* **Short task**
Copy out every line that contains the word "scene".

* **Raw data**
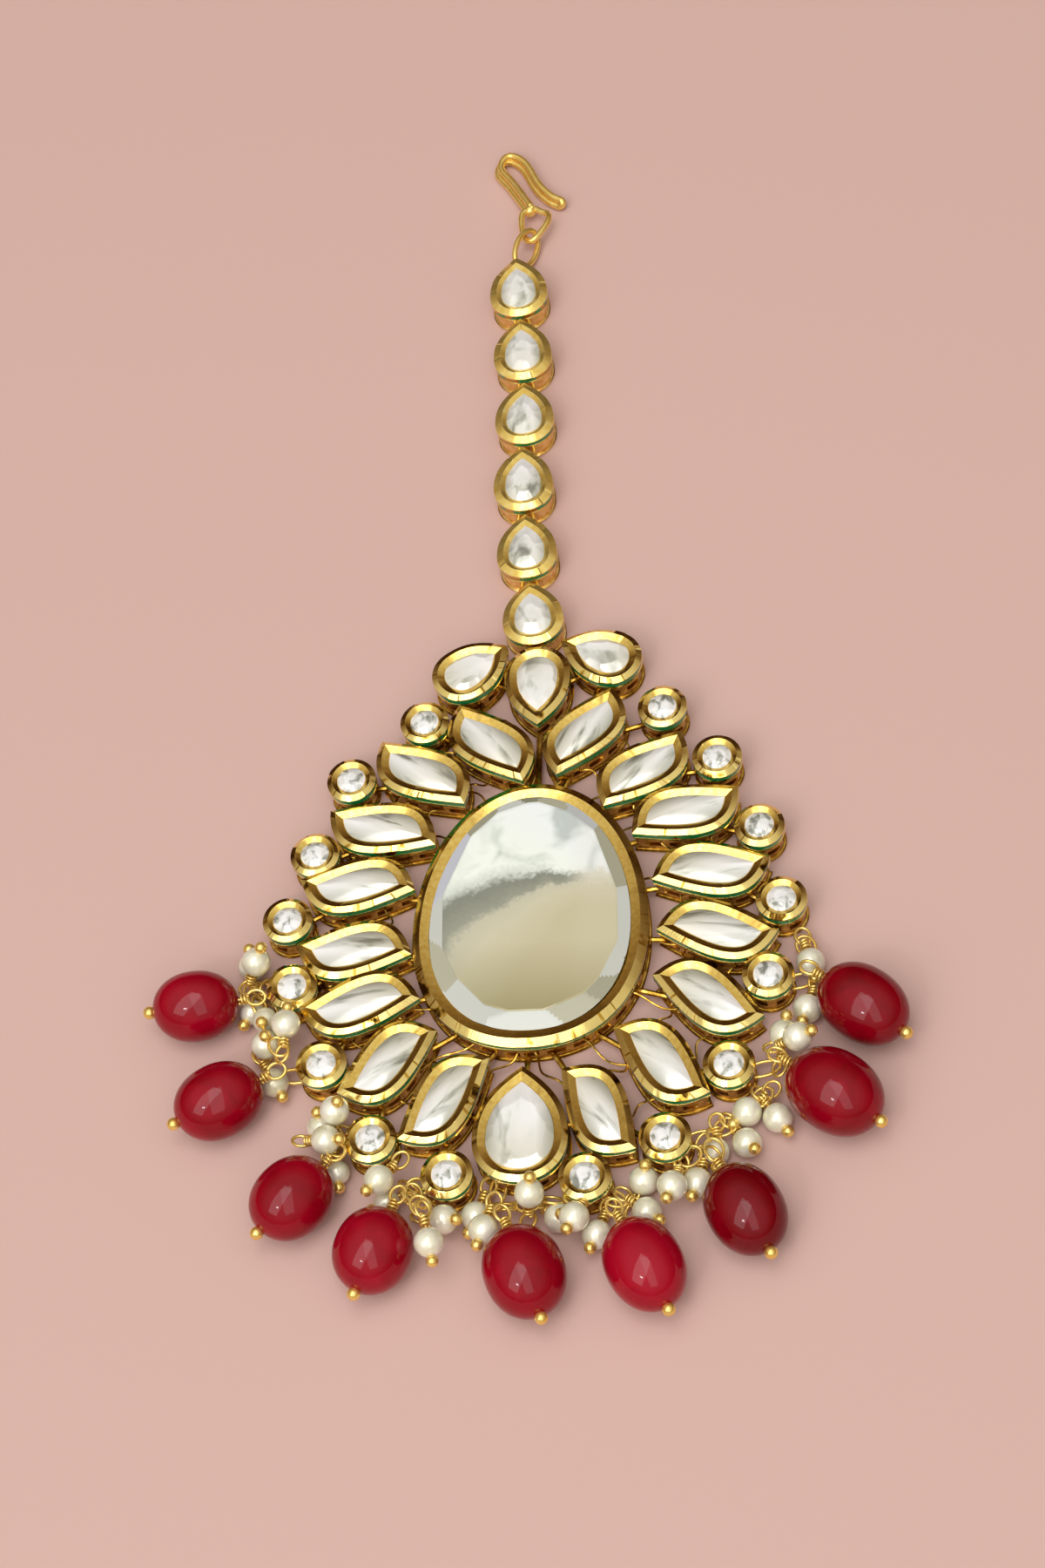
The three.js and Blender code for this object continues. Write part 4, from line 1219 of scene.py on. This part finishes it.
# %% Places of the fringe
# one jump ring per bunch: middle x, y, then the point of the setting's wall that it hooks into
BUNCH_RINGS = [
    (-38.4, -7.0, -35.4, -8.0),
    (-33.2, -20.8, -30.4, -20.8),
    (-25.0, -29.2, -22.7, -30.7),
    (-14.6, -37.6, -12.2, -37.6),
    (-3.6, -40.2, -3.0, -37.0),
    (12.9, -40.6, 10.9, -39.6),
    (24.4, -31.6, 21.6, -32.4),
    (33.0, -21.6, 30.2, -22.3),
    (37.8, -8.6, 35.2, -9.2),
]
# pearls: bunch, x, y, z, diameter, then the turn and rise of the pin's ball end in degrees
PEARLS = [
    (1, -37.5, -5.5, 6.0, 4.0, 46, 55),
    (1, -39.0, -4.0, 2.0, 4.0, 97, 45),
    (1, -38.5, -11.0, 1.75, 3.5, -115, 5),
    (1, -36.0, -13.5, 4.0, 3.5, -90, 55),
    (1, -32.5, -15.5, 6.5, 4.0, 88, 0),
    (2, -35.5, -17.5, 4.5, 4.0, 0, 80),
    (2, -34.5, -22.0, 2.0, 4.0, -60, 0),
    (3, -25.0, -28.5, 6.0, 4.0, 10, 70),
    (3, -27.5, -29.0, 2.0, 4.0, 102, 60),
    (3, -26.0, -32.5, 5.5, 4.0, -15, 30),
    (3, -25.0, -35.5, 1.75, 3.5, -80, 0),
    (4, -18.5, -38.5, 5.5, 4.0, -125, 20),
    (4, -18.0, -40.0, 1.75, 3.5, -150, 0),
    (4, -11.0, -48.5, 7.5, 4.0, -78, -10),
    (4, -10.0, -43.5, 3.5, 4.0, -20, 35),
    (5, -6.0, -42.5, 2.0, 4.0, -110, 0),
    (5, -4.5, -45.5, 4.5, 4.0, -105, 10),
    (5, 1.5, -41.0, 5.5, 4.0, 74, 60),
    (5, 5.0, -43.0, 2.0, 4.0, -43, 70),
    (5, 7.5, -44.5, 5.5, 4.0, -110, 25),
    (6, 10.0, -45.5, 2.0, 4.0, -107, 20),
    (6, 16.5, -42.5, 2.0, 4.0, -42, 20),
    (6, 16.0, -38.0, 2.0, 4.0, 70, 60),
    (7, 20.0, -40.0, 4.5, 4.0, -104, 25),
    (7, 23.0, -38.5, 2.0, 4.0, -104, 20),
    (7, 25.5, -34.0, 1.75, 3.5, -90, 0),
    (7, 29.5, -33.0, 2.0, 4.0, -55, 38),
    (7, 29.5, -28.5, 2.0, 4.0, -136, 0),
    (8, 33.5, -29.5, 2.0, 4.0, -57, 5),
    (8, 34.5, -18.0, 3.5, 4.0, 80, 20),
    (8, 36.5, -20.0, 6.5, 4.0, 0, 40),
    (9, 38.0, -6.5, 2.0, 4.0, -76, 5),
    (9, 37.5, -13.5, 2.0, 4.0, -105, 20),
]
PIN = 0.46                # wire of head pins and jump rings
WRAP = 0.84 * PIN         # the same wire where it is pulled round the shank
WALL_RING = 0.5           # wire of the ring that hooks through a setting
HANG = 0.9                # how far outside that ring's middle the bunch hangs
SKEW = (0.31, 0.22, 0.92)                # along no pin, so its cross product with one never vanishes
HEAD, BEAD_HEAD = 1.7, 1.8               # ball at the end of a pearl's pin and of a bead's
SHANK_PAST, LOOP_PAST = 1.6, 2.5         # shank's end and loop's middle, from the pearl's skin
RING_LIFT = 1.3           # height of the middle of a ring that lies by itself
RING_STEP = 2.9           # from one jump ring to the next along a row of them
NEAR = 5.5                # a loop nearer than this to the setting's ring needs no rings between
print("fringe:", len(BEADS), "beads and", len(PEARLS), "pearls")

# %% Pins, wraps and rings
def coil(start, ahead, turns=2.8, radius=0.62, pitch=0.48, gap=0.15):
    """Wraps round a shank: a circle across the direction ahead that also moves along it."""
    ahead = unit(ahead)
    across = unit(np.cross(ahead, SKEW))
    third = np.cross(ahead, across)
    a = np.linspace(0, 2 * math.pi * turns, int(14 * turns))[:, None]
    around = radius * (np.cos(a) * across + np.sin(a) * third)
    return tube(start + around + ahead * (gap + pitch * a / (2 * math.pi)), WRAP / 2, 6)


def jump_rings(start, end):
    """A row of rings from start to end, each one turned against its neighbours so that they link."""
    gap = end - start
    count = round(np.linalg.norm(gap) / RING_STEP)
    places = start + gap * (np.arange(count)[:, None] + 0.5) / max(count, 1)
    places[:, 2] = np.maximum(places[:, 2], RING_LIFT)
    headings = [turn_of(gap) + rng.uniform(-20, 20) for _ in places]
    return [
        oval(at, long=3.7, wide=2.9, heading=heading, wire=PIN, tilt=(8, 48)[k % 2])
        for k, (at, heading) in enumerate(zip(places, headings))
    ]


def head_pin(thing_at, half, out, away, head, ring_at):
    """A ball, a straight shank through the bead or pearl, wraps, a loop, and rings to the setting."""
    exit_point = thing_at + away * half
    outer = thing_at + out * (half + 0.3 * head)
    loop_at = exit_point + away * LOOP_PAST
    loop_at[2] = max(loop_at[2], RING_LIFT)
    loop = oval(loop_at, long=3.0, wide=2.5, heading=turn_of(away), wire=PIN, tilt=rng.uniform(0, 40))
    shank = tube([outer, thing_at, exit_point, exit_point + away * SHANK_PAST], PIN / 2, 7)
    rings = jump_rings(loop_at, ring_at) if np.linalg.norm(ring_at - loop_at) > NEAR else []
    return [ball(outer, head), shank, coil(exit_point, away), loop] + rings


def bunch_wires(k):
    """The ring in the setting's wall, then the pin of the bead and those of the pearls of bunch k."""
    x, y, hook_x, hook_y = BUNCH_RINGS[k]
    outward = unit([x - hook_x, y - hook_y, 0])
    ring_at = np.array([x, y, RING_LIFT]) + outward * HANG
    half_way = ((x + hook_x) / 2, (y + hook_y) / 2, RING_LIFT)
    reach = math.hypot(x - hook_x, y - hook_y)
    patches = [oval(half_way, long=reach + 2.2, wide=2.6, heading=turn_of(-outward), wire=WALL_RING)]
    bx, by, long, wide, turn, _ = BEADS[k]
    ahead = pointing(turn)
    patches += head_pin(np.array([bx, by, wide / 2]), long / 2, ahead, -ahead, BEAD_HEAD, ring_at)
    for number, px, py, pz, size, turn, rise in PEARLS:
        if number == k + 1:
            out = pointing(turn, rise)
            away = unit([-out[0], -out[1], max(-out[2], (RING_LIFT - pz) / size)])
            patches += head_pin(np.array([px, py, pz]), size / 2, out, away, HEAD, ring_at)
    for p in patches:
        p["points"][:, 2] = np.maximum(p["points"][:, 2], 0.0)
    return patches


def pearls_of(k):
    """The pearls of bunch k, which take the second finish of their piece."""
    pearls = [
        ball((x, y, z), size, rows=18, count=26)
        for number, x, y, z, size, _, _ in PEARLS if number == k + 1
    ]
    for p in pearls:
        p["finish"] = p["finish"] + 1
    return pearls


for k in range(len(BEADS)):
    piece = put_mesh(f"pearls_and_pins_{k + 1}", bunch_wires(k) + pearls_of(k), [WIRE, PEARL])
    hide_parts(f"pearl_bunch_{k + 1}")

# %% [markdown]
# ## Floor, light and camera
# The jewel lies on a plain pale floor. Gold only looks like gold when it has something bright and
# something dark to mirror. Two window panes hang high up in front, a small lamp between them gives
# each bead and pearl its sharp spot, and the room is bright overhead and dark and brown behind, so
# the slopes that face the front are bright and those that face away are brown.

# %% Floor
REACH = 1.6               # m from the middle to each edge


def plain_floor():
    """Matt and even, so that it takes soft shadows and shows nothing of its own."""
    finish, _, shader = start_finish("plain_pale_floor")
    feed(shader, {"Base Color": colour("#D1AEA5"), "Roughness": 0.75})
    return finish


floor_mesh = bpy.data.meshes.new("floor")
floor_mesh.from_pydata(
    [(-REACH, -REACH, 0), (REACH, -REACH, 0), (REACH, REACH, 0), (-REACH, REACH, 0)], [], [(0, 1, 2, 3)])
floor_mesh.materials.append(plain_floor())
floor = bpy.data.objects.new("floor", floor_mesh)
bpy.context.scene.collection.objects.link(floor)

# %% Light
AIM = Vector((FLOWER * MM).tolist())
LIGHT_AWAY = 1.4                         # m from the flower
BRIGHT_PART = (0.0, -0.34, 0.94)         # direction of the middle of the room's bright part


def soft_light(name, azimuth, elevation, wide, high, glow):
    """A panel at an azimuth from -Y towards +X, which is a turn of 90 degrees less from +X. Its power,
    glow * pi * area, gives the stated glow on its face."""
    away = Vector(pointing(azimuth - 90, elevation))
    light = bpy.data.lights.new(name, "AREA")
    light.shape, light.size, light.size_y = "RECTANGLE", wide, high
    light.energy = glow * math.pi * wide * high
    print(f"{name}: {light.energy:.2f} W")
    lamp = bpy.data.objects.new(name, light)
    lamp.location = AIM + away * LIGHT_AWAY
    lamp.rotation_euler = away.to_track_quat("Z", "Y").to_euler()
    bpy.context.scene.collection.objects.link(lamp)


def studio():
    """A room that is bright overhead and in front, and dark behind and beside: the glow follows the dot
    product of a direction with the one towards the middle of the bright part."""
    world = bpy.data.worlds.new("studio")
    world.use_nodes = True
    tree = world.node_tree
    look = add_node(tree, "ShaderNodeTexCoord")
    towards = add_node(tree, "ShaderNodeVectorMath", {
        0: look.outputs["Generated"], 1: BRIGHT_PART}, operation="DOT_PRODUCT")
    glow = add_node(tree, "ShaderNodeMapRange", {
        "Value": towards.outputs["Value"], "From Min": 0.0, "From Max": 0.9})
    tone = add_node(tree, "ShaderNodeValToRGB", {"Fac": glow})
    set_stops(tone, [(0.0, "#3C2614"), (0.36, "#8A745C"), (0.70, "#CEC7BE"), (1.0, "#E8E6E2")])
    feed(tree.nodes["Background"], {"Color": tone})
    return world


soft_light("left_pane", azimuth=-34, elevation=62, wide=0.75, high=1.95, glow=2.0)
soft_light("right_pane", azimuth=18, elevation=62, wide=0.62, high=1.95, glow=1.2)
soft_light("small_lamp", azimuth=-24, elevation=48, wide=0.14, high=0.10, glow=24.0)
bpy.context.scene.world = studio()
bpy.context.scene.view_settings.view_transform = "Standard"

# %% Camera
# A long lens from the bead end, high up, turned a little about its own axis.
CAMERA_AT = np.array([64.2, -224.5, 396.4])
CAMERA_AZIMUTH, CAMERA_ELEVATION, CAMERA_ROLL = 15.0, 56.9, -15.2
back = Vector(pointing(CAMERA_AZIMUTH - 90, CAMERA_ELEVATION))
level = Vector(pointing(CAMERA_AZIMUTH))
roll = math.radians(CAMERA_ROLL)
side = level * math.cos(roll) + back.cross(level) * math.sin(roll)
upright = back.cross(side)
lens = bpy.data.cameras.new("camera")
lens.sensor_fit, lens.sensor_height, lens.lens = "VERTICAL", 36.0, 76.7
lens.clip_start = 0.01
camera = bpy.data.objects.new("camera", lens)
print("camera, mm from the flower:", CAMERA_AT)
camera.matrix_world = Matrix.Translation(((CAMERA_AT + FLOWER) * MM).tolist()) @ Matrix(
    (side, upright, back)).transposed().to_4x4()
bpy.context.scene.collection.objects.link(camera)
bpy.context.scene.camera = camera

* **Task solution**
The three.js and Blender code for this object continues. Write part 4, from line 1219 of scene.py on. This part finishes it.
bpy.context.scene.collection.objects.link(floor)
    bpy.context.scene.collection.objects.link(lamp)
bpy.context.scene.world = studio()
bpy.context.scene.view_settings.view_transform = "Standard"
bpy.context.scene.collection.objects.link(camera)
bpy.context.scene.camera = camera